We went to the slums of Nairobi the next day.  We all met in the leaders office and asked me about getting a copy of my book.  The feeling came back.. how could this book possibly do him any good?? I knew the content.  I knew the writing style.. but I agreed.
As we walked through the slums I was overwhelmed by this strange feeling.. a scripture kept coming to me..

"Each time he said, “My grace is all you need. My power works best in weakness.” So now I am glad to boast about my weaknesses, so that the power of Christ can work through me. That’s why I take pleasure in my weaknesses, and in the insults, hardships, persecutions, and troubles that I suffer for Christ. For when I am weak, then I am strong." 2 Corinthians 12:9-10

I just couldn't understand it, but I felt like God was everywhere I walked when I was there. God is in Nairobi, I had no doubt.  And His power was there too.  This place, with it's obvious weaknesses, was the perfect setting for God's glory.  And that feeling never left me.  It didn't matter how dirty it was.  I just felt God, and there was so much good stuff to prove His presence too!
When I got home I was supposed to order a book and send it to the leader of Manna Ministries.  But I put it off.  Then finally I spoke to Maurice and told him of my worries for the book.  You know what he said?

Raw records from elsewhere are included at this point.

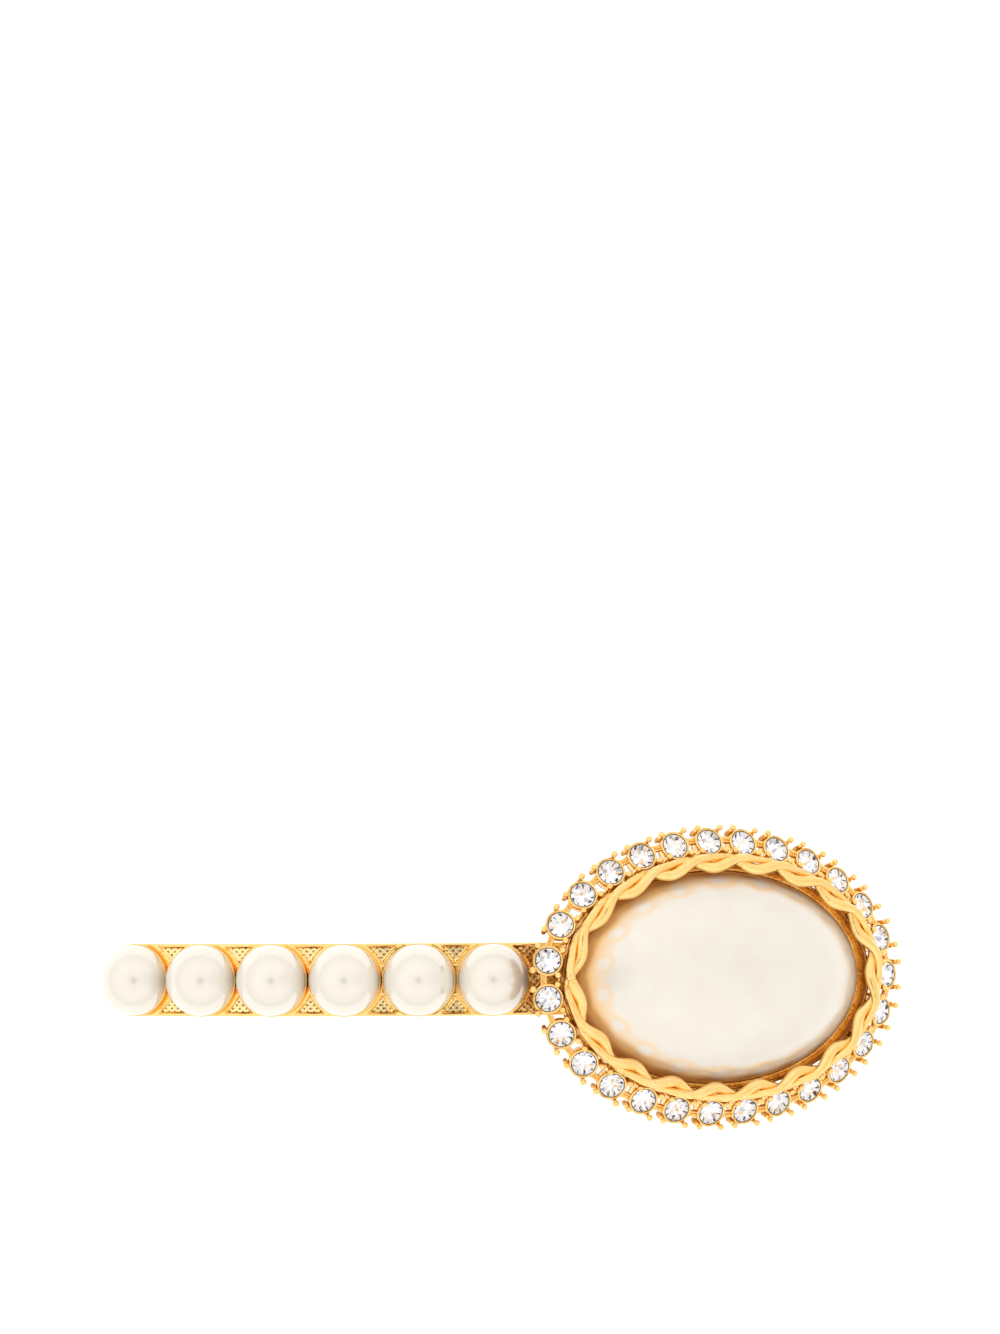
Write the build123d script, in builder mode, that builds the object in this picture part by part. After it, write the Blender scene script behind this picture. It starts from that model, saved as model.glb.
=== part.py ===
from build123d import *
import os
from math import cos, degrees, pi, radians, sin

# Barrette: a curved gilt bar with six half-round pearls, an oval pearl medallion in a halo
# of crystals, and a sprung hair clip underneath.  Millimetres.
# The bar is an arc about a centre line along Y.  Places along it are given as the distance
# along the bar's outward face, measured from the middle, with +X towards the medallion.

# Bar
front_radius = 72.0
bar_width = 8.0
bar_thickness = 1.2
panel_depth = 0.25
border_width = 0.4
bar_corner = 0.5
bar_end_margin = 1.5
bar_under_medallion = 9.0

# Half-round pearls in cups
pearl_count = 6
pearl_radius = 3.92
pearl_side_height = 0.65
cup_clearance = 0.02
cup_wall = 0.1
cup_floor = 0.35
cup_rim_height = 0.95
cup_gap = 0.12
seat_height = 0.1
seat_ring_width = 0.36

# Medallion
medallion_place = 31.34
pearl_to_halo = 3.67
halo_half_length = 21.0
halo_half_width = 14.98
stone_count = 27
stone_radius = 1.4
stone_height = 3.0
stone_tilt = 25.3
stone_sides = 12
table_ratio = 0.58
crown_height = 0.45
pavilion_depth = 0.95
culet_ratio = 0.15
stone_clearance = 0.02
collar_wall = 0.28
collar_height = 0.14
setting_depth = 1.75
setting_foot_radius = 1.5
setting_floor = 0.5
prong_reach = 1.97
prong_radius = 0.3
prong_top = 0.65
prong_foot = 1.3
ball_radius = 0.4
link_width = 0.75
link_thickness = 0.5
link_outward = 0.3
gallery_inset = 1.7
gallery_height = 1.1
gallery_clearance = 0.05
saddle_length = 10.0
saddle_width = 7.0
saddle_height = 0.5
plate_thickness = 0.8
bezel_wall = 0.7
bezel_height = 2.7
pearl_fit = 0.05
oval_half_length = 17.6
oval_half_width = 11.7
oval_girdle = 0.6
oval_dome = 6.0
dome_latitudes = (0, 15, 30, 45, 60, 72, 82, 88)

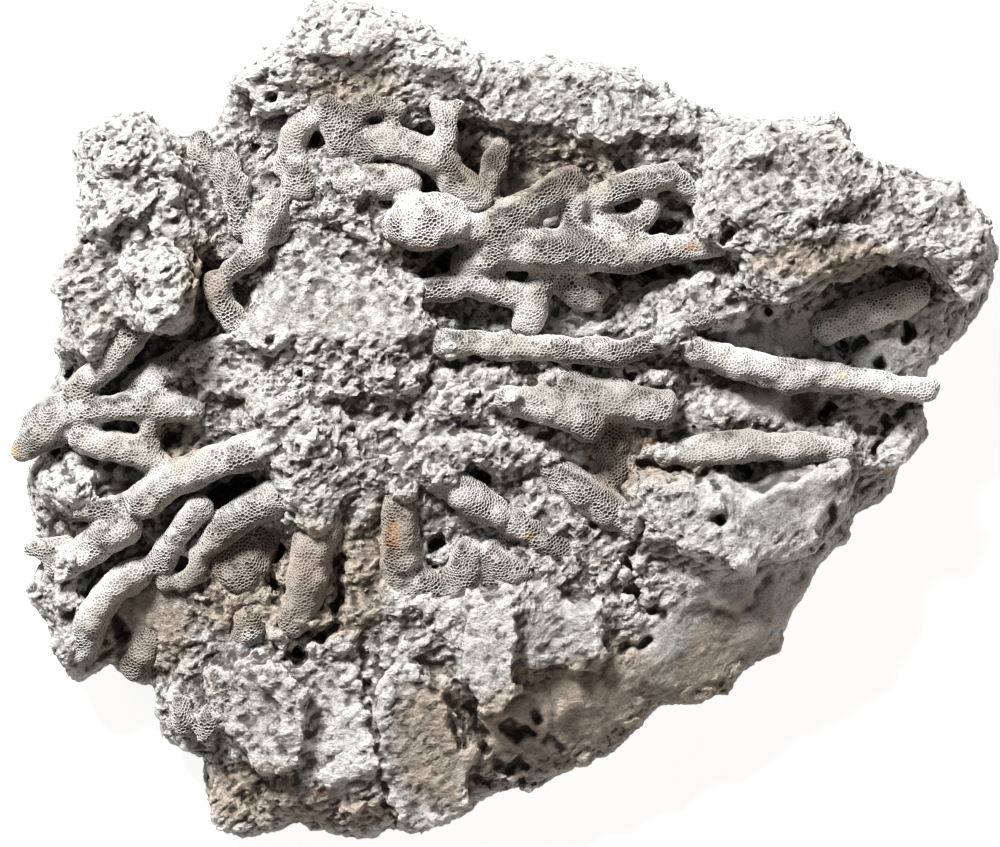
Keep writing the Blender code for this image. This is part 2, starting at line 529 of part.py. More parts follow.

"It's ok, just pray and let God."

What I take from that?  I need to stop thinking I know exactly what's going on.  I decided when I wrote the book who I was writing it for, but maybe God had decided something else.  And because this opportunity to have someone in Kenya read the book was outside of my idea of who it was for, I just didn't see it doing them any good.

Well.  I'm waiting on two copies as we speak.  I will be shipping them to Kenya, and I'm going to let God decide just who this book is for.  Especially since I wrote it for Him.